Matthew Yglesias's avatar
Matthew Yglesias
Jan 09, 2026
∙ Paid
Waymo plans to put more self-driving cars on the road in 2026. (Photo by Jason Doiy)

Kate told me that I couldn’t get a whole column out of this, but before we get to today’s questions I want to address the young men of America on the subject of buttoning your top button and wearing a necktie: If this is uncomfortable, that’s because your shirt doesn’t fit.

It is annoying that simple S/M/L/XL sizing makes it kind of a crapshoot as to whether any given dress shirt will have appropriate length sleeves for your arms and fit your midsection and also your neck.

But if you go to Brooks Brothers or Charles Tyrwhitt (just to name two stores that exist in most cities), they size their shirts with separate neck and arm lengths, and you can get one that fits. Or you can go to Proper Cloth or another “made to measure” place where they’ll sell you a shirt that fits exactly. Unfortunately, all of these options are a little more expensive than what you’ll pay for a shirt that doesn’t fit. But you either don’t need to wear a tie very often, in which case getting one shirt that fits is not a major investment, or else you do need to wear a tie frequently, in which case you shouldn’t be uncomfortable all the time.

Thank you for your attention to this matter.


lindamc: I read and listen to a lot of SB-adjacent stuff and I noticed that, at the end of 2025, quite a few take slingers (for example, those on Josh Barro’s new podcast and a couple of UK/European substackers) expressed optimism for the next year.
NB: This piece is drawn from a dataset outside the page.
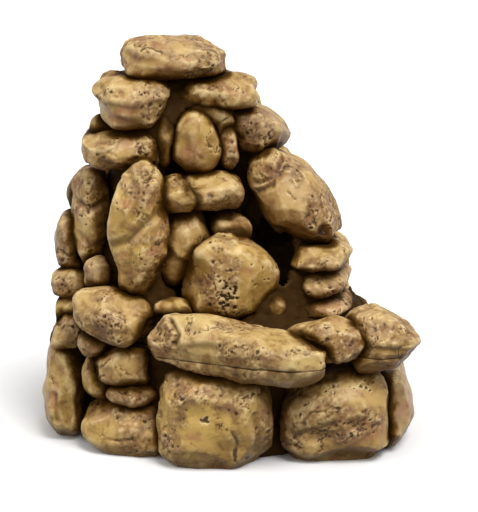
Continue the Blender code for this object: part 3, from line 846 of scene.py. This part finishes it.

This made me feel good! Then I read your intro to last Friday’s mailbag.

As a very logical person, how do you think of optimism? Is it an irrational way to view the world, even when things seem to be going pretty badly? Can/should its adaptive function outweigh this kind of downside? Do *you* feel at all optimistic about 2026 (in a general, not strictly electoral, sense)?

Here’s last Friday’s mailbag, for reference. I don’t think of myself as a pessimistic person or a doomer. I like to talk about positive trends in the world and try to stay focused on opportunities to make progress and improve things. In general, I think there’s too much negativity and rage-bait out there.

But as a political analysis, it seems to me that the American center-left keeps making mistakes born of complacency and hubris.

When Barack Obama used to invoke the line about how the moral arc of the universe bends toward justice, he was mostly trying to counsel patience, determination, and hard work. But what set in during his second term was a sense of demographic inevitability and efforts on the part of activists to front-run the pace of moral progress rather than actually convince people. And I worry a lot about the hubris that sets in when people look at how Trump’s numbers are down and Democrats are probably going to have a good midterm. Or when they persuade themselves that it’s obvious that JD Vance doesn’t have the charisma to hold the Trump coalition together.

I’m an optimist in the sense that I don’t think there is any huge structural force making it impossible for Democrats to pull this country out of the ditch. But for that to happen, people have to do the work and to inspire change you need to worry about the downside of failure.

disinterested: Interesting article I just encountered about the state of autonomous vehicles at the end of 2025.

They don’t get as much attention these days, perhaps because of the twofer of Waymo’s success with robotaxis and Tesla’s declining sales being the focus of news about that company. But this piece makes the argument that appearances to the contrary, neither Waymo nor Tesla have “solved” self-driving to the degree that their boosters would have you believe. In particular, it presents a lot of evidence that Waymo is intentionally obscuring the number of human operators involved with running the cars. Waymo has about as many employees as it has cars on the road, which you certainly would not expect for an autonomous vehicle company this many years along and in no way shape or form can scale.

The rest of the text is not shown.